- [Written task] Repeat exactly the lines from the start of the records below through the line that contains "blocks that join", including both.

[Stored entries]

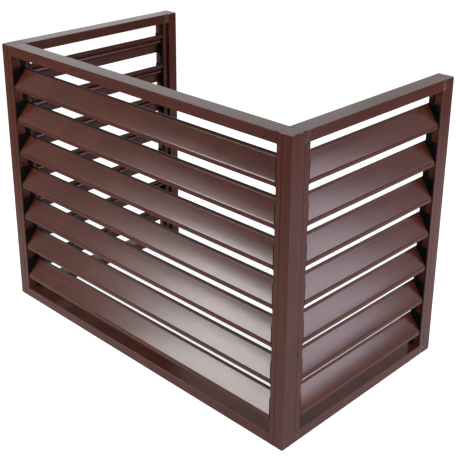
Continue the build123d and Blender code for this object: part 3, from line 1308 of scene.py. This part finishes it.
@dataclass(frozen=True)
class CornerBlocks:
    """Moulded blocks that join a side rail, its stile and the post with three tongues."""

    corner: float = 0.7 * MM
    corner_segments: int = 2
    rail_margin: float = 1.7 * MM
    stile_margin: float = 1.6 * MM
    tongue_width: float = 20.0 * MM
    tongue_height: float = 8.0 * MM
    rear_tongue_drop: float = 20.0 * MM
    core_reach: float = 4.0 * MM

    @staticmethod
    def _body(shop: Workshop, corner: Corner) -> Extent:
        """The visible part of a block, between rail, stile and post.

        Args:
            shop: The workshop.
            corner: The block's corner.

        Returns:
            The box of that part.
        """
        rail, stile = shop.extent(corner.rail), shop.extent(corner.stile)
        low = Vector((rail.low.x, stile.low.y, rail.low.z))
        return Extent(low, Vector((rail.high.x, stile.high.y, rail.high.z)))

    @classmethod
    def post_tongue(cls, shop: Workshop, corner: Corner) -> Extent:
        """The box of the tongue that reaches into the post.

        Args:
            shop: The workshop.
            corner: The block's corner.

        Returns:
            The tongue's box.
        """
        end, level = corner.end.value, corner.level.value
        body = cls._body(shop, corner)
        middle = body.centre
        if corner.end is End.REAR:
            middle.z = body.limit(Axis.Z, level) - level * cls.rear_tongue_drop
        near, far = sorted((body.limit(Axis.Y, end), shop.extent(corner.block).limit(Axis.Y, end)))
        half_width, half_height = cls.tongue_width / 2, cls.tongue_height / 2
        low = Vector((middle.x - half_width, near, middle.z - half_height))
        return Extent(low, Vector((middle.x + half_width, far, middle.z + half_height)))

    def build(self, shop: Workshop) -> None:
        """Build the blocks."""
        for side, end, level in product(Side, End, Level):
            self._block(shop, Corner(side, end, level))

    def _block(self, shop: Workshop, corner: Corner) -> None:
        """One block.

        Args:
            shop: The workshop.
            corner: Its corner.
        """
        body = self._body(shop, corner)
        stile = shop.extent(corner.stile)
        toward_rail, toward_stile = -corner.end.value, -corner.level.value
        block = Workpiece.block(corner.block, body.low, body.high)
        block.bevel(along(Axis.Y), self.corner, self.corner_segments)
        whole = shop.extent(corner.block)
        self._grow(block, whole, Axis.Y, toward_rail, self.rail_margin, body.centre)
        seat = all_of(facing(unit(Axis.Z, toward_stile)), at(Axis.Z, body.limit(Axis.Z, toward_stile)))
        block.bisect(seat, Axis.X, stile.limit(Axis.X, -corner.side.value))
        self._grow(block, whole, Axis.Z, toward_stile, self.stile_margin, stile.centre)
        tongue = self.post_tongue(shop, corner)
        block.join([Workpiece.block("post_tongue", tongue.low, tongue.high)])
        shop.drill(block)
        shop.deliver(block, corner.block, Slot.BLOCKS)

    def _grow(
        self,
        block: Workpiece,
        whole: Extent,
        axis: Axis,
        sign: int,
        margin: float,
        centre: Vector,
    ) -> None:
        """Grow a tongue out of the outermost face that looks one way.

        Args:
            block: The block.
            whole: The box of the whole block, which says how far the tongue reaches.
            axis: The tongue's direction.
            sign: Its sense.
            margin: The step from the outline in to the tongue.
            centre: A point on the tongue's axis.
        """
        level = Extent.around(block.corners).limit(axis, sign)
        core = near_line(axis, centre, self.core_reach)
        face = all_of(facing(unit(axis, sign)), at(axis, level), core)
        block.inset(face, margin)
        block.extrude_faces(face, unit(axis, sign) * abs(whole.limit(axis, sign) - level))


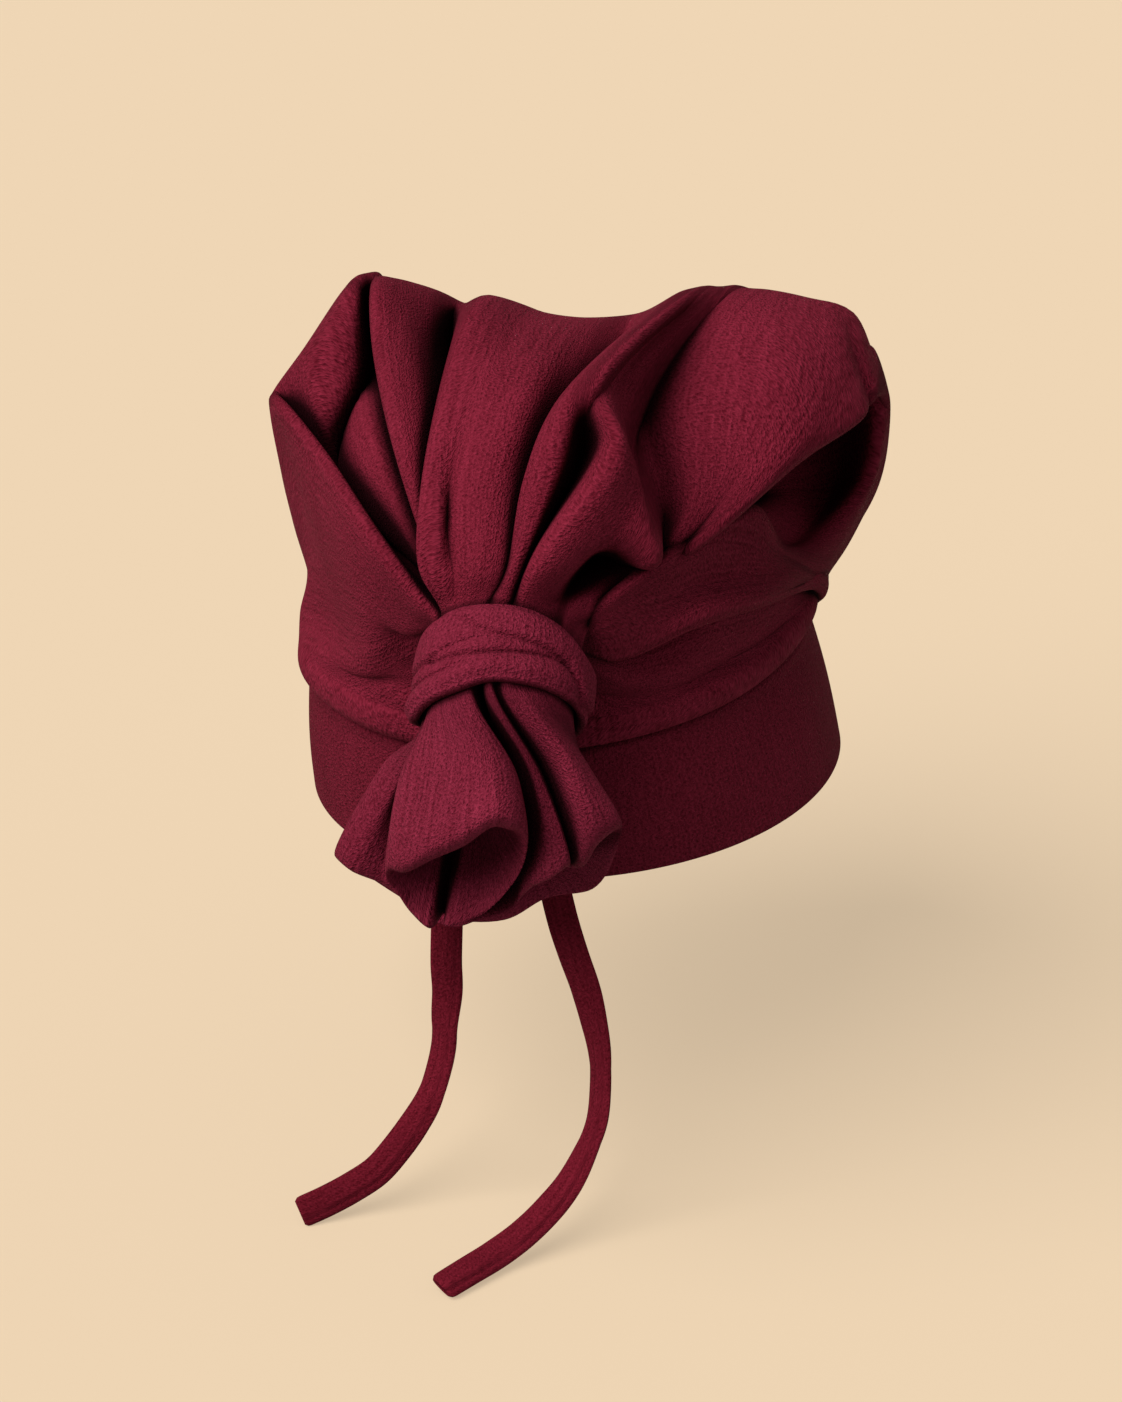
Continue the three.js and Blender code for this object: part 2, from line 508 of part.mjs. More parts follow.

- [Written response]
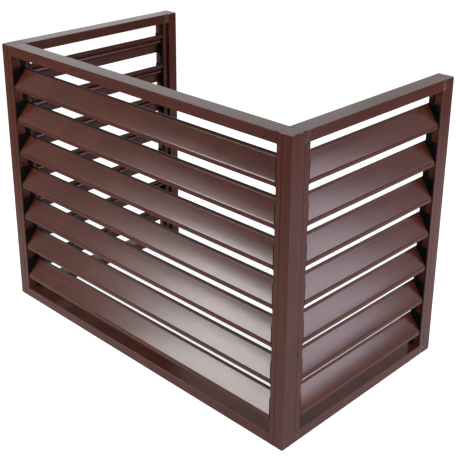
Continue the build123d and Blender code for this object: part 3, from line 1308 of scene.py. This part finishes it.
@dataclass(frozen=True)
class CornerBlocks:
    """Moulded blocks that join a side rail, its stile and the post with three tongues."""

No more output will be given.